1.3.2006 tarihinde yürürlüğe giren 5464 sayılı Banka Kartları ve Kredi Kartları Kanunu ile banka kartları ve kredi kartlarına ilişkin bir düzenleme yapıldığı gibi çıkacak uyuşmazlıklarda görevli mahkemede belirlenmiştir. Yasanın 44.maddesi “Bu Kanunun uygulanması ilgili uyuşmazlıklarda kart hamilinin tüketici olması halinde 4077 sayılı Tüketicinin Korunması Hakkında Kanunun 22 ve 23. maddesi hükümleri uygulanır.

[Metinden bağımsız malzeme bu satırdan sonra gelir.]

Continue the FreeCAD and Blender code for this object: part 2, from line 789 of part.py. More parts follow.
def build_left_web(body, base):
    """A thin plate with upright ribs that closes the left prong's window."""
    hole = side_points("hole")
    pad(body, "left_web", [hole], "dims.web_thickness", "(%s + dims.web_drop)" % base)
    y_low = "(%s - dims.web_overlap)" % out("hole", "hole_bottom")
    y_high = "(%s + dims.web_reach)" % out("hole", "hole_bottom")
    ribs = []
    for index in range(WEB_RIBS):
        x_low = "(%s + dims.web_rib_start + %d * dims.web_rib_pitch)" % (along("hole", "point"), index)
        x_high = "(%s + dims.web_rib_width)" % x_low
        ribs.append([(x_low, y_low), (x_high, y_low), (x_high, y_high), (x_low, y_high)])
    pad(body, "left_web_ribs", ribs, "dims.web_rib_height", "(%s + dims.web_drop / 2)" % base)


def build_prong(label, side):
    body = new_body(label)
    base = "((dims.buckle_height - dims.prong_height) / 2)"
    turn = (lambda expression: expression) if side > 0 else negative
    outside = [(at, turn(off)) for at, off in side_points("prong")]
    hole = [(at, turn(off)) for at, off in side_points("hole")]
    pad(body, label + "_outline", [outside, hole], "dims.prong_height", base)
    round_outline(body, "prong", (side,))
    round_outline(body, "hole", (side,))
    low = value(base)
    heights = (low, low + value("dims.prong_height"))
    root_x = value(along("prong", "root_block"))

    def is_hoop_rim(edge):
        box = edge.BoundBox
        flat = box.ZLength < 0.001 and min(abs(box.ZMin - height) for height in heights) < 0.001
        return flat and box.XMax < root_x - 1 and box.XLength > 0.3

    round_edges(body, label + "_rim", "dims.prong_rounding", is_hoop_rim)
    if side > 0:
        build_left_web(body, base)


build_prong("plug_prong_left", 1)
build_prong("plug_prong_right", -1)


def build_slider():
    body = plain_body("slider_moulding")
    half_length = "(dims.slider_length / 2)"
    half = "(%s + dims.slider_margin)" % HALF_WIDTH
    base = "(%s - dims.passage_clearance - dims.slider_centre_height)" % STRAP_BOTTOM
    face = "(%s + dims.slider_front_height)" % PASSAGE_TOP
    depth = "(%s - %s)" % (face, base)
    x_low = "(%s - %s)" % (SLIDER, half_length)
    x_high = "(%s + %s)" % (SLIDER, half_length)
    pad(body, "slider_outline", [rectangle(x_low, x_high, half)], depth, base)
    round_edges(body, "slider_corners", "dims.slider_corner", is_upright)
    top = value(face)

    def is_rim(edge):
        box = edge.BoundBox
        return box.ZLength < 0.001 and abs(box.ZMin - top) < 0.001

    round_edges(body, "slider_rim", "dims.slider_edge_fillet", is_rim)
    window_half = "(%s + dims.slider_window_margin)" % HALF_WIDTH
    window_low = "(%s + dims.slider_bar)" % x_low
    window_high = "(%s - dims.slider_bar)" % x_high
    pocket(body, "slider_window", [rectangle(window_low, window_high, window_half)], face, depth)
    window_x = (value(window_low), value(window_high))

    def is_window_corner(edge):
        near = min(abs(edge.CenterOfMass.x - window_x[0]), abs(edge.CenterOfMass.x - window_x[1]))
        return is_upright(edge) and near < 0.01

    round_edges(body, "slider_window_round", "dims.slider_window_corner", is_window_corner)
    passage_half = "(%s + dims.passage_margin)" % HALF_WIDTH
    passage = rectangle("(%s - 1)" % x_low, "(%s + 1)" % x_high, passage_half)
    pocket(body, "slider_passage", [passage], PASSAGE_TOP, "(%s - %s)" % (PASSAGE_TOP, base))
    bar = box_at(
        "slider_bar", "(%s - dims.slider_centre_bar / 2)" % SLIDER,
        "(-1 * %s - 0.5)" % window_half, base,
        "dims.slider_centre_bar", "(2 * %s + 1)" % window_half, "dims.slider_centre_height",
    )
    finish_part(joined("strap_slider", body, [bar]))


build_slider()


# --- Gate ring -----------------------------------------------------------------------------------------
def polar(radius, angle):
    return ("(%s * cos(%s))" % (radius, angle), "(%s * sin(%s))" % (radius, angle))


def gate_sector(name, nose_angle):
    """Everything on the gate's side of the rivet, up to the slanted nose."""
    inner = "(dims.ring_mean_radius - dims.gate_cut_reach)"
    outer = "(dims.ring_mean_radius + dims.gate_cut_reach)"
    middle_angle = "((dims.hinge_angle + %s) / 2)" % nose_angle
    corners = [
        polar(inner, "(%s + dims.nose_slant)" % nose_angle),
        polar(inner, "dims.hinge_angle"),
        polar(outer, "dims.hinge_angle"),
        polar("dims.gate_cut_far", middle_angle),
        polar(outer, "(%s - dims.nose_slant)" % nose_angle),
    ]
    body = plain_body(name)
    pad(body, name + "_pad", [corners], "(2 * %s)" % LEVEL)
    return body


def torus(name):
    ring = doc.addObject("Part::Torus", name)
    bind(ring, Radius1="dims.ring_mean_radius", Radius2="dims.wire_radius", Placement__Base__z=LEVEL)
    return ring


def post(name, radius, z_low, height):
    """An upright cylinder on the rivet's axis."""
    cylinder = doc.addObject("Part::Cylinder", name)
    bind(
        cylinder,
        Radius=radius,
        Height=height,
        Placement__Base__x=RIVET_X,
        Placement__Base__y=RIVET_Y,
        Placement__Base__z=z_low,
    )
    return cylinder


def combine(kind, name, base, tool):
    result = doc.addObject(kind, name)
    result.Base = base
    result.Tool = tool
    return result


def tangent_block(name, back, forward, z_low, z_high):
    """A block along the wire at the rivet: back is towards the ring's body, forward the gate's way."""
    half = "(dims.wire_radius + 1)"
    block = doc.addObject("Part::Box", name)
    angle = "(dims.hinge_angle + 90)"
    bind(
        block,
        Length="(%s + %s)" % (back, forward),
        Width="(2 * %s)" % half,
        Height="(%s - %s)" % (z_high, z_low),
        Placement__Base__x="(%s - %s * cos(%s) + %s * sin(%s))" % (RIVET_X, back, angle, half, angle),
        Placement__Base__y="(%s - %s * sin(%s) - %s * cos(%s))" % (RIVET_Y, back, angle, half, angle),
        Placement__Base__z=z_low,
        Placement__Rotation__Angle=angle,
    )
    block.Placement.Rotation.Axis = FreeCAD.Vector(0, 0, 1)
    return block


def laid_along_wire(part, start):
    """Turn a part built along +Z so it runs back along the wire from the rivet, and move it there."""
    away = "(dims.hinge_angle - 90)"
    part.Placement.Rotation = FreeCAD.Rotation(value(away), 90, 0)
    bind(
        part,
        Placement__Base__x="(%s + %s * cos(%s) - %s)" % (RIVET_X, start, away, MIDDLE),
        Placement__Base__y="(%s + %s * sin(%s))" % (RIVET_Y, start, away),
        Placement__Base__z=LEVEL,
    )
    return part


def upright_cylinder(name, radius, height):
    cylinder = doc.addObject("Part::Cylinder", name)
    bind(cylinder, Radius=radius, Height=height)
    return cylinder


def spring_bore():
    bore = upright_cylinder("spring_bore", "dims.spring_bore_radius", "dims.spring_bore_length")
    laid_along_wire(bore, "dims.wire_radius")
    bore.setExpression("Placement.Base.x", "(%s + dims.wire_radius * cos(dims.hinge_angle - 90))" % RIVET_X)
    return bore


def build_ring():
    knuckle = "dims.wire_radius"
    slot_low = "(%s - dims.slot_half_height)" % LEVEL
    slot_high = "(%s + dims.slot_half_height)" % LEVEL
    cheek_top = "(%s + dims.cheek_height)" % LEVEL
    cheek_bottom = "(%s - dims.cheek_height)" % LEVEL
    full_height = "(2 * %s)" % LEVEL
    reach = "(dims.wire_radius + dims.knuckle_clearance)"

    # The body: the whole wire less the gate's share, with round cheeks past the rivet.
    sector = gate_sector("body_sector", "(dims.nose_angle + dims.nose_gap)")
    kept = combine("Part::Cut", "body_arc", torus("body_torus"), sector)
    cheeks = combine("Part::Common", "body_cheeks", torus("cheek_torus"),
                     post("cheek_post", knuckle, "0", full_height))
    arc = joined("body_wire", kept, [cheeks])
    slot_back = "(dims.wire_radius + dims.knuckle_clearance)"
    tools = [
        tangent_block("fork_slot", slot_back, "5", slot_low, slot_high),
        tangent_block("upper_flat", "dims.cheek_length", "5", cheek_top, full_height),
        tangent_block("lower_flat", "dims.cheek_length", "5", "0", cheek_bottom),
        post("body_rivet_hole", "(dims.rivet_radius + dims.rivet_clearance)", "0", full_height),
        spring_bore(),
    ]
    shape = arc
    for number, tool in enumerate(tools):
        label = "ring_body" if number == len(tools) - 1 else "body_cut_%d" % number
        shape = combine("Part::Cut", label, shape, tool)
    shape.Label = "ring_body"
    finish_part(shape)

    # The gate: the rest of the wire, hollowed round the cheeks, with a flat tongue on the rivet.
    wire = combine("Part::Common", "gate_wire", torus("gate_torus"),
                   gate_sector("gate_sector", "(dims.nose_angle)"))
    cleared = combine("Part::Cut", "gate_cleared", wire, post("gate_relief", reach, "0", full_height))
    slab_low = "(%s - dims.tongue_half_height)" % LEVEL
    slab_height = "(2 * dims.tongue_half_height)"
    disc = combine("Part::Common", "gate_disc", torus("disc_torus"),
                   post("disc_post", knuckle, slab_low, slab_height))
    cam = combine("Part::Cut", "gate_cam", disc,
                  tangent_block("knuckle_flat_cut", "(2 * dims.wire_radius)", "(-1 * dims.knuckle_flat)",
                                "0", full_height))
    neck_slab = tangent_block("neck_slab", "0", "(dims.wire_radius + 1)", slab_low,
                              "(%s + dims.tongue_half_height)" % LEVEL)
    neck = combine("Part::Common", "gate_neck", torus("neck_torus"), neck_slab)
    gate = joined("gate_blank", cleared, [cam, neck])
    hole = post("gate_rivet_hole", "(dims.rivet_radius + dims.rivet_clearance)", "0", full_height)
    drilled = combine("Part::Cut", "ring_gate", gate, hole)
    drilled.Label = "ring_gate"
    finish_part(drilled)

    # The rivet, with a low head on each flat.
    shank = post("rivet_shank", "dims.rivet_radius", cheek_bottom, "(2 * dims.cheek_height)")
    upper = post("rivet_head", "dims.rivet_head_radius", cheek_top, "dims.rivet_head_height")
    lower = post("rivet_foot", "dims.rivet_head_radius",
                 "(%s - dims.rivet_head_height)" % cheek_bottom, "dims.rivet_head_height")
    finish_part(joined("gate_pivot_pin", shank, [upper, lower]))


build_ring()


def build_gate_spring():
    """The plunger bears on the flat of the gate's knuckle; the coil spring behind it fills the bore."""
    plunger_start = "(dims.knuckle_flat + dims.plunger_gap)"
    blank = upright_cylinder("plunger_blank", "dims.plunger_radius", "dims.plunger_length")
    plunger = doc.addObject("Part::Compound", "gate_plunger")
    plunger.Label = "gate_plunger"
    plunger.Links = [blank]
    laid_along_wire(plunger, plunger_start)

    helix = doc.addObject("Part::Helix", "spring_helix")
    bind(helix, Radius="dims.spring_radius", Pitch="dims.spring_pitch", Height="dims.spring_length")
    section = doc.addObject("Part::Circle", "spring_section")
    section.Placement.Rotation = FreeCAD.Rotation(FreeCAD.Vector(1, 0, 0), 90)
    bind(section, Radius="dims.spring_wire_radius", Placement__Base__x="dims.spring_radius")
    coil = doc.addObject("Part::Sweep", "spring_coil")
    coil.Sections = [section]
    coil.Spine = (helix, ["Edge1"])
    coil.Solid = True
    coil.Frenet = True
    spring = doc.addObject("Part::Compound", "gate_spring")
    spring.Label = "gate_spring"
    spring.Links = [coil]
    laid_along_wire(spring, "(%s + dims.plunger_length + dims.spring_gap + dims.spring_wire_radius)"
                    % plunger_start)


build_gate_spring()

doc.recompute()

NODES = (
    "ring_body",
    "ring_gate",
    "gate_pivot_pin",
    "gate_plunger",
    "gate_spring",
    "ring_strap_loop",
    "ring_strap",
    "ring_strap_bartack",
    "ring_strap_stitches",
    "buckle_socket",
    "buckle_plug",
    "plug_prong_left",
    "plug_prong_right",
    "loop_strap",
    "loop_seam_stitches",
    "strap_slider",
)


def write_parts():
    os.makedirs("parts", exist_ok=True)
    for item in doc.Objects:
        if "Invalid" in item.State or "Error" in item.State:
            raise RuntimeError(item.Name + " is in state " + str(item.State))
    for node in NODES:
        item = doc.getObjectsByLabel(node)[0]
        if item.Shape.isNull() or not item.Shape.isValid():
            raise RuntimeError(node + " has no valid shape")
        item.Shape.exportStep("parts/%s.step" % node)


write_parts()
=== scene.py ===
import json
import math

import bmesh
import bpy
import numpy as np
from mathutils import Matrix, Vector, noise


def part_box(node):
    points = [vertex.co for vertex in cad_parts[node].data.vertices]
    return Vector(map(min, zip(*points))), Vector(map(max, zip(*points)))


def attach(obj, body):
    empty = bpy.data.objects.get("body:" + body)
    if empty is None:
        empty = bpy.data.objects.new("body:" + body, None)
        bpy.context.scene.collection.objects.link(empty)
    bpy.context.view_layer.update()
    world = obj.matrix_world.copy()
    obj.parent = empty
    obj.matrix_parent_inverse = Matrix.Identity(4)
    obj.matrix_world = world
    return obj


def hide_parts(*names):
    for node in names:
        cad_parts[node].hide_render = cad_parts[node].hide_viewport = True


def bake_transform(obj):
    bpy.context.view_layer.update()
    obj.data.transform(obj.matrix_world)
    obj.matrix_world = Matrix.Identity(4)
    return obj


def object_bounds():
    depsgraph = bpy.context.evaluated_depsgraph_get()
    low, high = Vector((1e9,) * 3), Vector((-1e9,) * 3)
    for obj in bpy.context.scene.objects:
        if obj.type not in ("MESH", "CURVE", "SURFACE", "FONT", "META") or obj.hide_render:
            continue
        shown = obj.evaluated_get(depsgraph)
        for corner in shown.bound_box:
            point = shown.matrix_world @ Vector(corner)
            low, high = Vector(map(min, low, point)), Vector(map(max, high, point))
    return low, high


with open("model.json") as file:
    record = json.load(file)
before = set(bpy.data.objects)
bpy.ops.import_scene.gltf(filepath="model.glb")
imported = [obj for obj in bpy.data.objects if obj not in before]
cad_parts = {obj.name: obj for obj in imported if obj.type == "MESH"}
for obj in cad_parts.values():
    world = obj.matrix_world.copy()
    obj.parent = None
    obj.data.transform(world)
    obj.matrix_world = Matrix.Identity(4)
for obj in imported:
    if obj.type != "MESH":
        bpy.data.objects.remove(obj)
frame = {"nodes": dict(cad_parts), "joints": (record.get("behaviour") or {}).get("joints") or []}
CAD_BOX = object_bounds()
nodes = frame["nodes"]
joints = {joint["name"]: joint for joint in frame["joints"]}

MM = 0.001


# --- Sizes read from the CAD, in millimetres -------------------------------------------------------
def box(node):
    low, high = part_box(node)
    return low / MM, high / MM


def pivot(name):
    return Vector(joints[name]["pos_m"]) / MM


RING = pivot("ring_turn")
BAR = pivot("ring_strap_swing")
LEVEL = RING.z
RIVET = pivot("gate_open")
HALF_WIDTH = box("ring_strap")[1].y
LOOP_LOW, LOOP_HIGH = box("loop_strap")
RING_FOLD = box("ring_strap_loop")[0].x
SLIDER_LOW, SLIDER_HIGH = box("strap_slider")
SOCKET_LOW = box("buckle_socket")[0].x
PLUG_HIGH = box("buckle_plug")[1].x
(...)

Kart çıkaran kuruluşlar tarafından kart hamilleri aleyhine açılacak davalarda 1086 sayılı HUMK görev ve yetkiye ilişkin hükümleri uygulanır.” Düzenlemesini getirmiştir.
5464 sayılı yasanın 44/1 maddesinin bu hükme göre kural olarak kart hamilini tüketici olması halinde kredi kartı ve Banka kartı ile ilgili uyuşmazlıkta görevli mahkeme Tüketici mahkemesidir. Ne var ki yasanın 44/2.maddeye göre kart çıkaran kuruluşlar tarafından kart hamilleri aleyhine açılacak davalarda genel mahkemeler görevlidir.
5464 sayılı yasanın tanımlar başlığı altında 3.maddesi (j) bendinde Kart hamili: Banka Kartı veya kredi kartı hizmetlerinden yararlanan gerçek veya tüzel kişiyi ifade eder. Şeklinde tanımlanmıştır.
Somut uyuşmazlıkta, davacı banka olmakla birlikte davalı Yüksek 19.Hukuk Dairesinin ve mahkemenin de kabulünde olduğu üzere kredi kartı sözleşmesinin kefilidir. Davalı yukarıda tanımı verilen kart hamili kapsamı içinde kalmamaktadır. Hal böyle olunca davacı banka ile kart hamili arasında diğer bir deyişle 5464 sayılı yasanın 44/2. maddesi kapsamında kalan bir uyuşmazlık olmadığından davaya bakmak 4077 sayılı yasanın 10/A ve 23.maddeleri ile 5464 sayılı yasanın 44/1.maddesi gereğince tüketici mahkemesi görevi içinde kalır. Mahkemece davaya Tüketici Mahkemesi Sıfatıyla bakılıp sonuçlandırılması doğru olduğundan sayın çoğunluğun bozma kararına katılmıyorum.